Filter the lines below, copying only those with the string "this".

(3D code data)
——

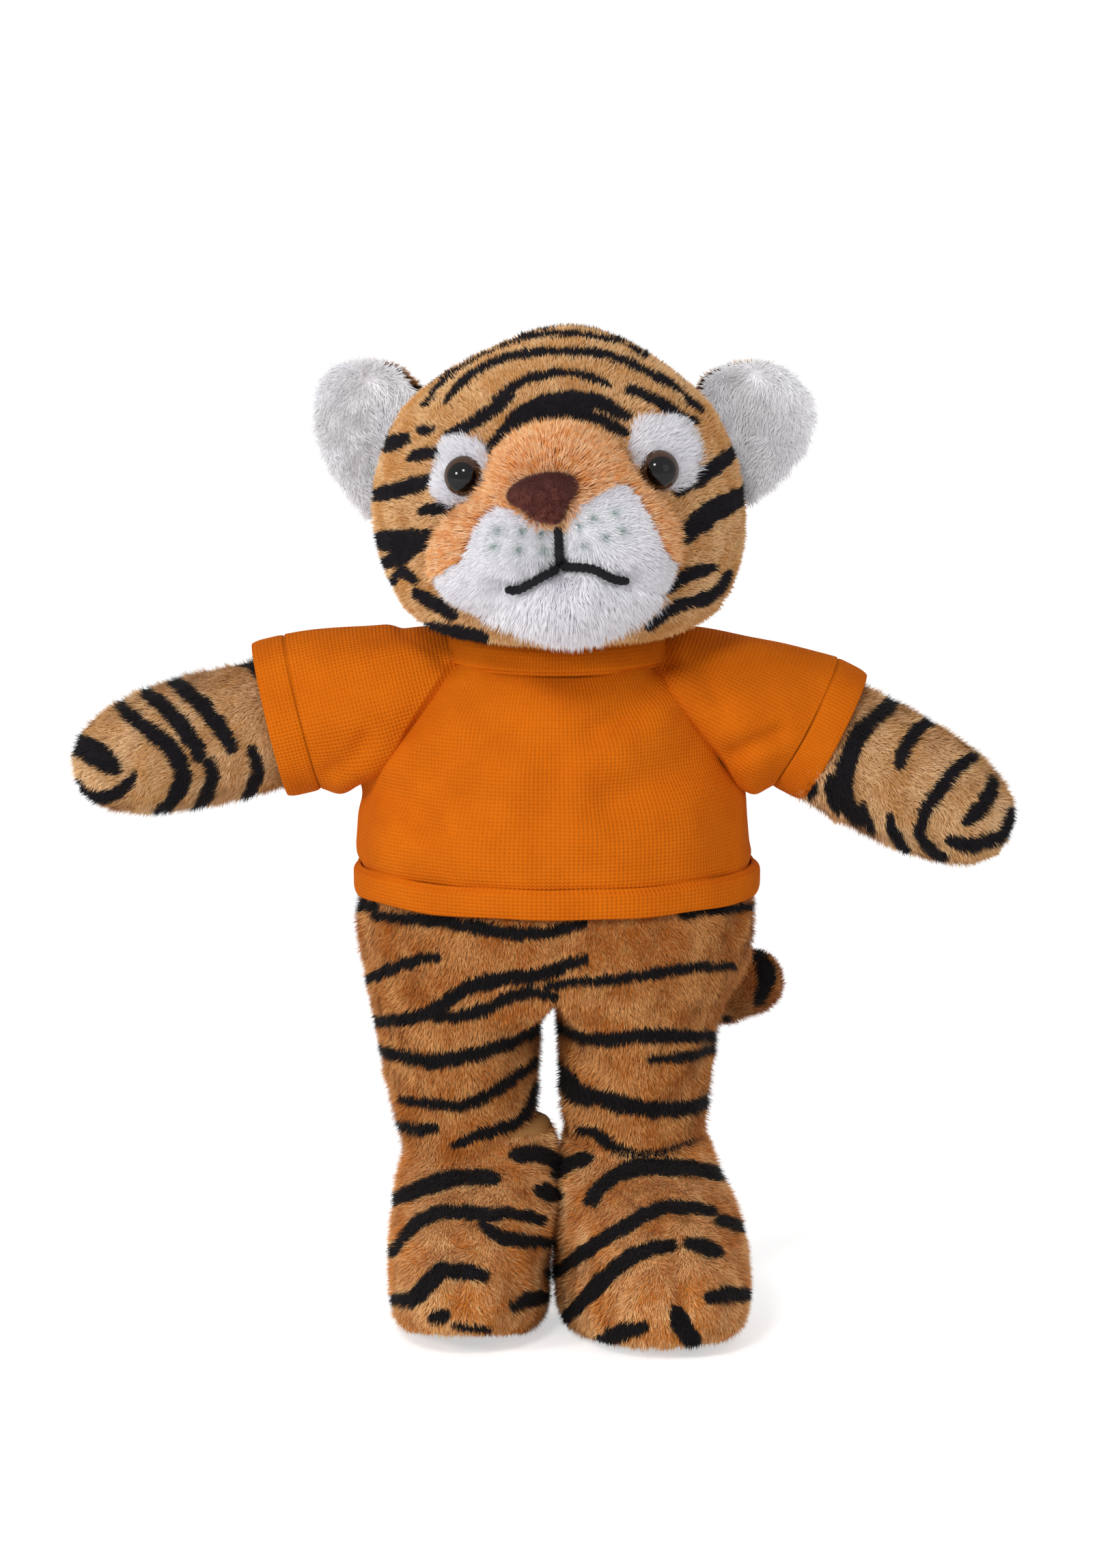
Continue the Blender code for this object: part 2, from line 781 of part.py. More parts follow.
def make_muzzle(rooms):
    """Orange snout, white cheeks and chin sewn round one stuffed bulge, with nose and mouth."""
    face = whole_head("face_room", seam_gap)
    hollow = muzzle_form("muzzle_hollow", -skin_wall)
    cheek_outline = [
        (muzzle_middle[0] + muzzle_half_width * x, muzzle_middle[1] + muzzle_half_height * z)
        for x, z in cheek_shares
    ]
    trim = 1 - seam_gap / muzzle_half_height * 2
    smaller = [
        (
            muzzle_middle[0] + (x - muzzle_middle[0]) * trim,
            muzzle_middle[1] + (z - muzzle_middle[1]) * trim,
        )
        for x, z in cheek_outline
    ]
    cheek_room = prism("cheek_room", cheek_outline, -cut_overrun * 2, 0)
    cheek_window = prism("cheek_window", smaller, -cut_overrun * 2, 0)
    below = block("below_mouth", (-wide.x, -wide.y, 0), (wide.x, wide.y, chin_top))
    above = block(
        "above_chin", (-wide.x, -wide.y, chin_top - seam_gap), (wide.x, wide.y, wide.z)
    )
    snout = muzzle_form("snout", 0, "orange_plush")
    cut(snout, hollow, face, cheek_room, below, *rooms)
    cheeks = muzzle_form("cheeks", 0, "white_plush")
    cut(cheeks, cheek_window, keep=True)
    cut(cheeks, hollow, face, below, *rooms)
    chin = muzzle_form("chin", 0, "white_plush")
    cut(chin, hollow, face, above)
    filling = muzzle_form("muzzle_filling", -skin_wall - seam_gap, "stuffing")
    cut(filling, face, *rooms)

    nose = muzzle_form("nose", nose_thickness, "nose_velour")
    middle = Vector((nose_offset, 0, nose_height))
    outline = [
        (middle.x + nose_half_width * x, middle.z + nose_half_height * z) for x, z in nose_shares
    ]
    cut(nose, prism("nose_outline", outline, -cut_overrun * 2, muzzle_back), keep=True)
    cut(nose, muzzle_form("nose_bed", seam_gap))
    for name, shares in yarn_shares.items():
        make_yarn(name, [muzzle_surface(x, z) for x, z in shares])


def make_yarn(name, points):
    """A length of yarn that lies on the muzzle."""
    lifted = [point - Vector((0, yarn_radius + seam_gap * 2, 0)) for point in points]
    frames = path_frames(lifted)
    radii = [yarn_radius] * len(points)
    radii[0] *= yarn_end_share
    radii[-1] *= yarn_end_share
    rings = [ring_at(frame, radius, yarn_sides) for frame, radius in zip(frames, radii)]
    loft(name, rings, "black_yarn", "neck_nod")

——

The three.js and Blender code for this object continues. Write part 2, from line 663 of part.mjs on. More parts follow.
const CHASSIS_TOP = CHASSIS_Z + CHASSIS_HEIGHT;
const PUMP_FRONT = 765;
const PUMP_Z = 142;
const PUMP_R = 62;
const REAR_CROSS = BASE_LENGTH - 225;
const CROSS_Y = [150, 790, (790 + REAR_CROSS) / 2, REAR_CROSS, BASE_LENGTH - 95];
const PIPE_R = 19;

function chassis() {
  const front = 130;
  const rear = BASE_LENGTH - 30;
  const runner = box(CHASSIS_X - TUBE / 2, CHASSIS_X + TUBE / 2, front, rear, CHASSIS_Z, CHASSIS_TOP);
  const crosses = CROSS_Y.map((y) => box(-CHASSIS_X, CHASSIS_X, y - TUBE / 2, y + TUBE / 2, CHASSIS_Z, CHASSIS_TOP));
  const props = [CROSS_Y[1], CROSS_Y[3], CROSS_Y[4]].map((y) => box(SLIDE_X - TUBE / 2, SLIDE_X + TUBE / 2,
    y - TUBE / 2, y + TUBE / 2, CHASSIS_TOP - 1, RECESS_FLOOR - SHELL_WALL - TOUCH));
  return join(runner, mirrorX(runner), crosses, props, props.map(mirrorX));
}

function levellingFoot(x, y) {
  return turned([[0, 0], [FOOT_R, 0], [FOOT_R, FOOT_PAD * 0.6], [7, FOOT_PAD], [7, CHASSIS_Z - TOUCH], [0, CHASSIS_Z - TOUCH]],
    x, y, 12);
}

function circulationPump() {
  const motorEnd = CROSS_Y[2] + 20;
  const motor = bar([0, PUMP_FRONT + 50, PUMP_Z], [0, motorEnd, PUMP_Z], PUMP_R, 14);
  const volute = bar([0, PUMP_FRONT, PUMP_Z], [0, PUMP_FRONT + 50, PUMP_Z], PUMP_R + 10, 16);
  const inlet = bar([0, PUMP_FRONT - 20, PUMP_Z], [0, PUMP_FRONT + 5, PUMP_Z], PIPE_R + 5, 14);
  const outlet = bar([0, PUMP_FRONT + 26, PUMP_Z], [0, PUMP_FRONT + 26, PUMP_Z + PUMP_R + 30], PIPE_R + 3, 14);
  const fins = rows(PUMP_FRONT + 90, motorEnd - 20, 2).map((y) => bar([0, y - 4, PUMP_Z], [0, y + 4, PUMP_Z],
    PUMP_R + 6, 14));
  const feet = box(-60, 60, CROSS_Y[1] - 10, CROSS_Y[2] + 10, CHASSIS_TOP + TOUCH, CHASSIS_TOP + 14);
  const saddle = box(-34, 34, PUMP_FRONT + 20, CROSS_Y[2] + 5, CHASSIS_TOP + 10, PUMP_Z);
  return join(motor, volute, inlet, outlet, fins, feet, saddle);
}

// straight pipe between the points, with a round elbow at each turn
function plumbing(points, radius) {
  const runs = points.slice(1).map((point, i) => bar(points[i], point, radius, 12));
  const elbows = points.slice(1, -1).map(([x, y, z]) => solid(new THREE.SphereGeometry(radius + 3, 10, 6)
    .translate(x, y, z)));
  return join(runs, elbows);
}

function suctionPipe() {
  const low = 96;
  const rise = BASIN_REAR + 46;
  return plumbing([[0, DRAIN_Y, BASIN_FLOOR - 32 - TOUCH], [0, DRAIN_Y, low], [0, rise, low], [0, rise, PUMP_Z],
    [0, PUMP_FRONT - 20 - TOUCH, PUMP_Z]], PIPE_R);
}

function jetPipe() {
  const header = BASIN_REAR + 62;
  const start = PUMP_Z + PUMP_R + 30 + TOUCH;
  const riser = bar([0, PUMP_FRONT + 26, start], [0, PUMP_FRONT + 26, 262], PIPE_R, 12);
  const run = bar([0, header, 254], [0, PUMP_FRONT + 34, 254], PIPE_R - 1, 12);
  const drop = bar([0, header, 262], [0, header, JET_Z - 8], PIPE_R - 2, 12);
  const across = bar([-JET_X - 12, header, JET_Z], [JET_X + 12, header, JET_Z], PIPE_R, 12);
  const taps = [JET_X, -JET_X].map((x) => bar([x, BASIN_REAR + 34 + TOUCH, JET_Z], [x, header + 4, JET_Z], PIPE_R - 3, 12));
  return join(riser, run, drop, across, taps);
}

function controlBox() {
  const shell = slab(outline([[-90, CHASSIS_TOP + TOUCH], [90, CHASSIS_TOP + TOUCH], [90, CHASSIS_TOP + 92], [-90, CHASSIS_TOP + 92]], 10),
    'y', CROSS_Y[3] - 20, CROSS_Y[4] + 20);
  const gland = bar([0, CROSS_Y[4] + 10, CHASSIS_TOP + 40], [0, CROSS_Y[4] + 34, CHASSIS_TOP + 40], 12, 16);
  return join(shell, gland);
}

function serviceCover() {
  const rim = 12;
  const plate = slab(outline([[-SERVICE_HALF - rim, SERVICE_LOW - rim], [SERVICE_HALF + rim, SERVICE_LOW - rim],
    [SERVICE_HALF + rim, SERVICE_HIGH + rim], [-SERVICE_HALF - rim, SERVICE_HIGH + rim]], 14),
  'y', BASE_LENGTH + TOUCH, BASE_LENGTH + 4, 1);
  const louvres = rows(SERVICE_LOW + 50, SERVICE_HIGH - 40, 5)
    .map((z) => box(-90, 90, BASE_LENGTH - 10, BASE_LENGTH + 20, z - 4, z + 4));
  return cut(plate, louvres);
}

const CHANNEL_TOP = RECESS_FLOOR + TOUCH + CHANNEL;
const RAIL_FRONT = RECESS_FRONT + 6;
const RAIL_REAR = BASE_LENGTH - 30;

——

§ **EXPECTED OUTPUT**
Continue the Blender code for this object: part 2, from line 781 of part.py. More parts follow.
The three.js and Blender code for this object continues. Write part 2, from line 663 of part.mjs on. More parts follow.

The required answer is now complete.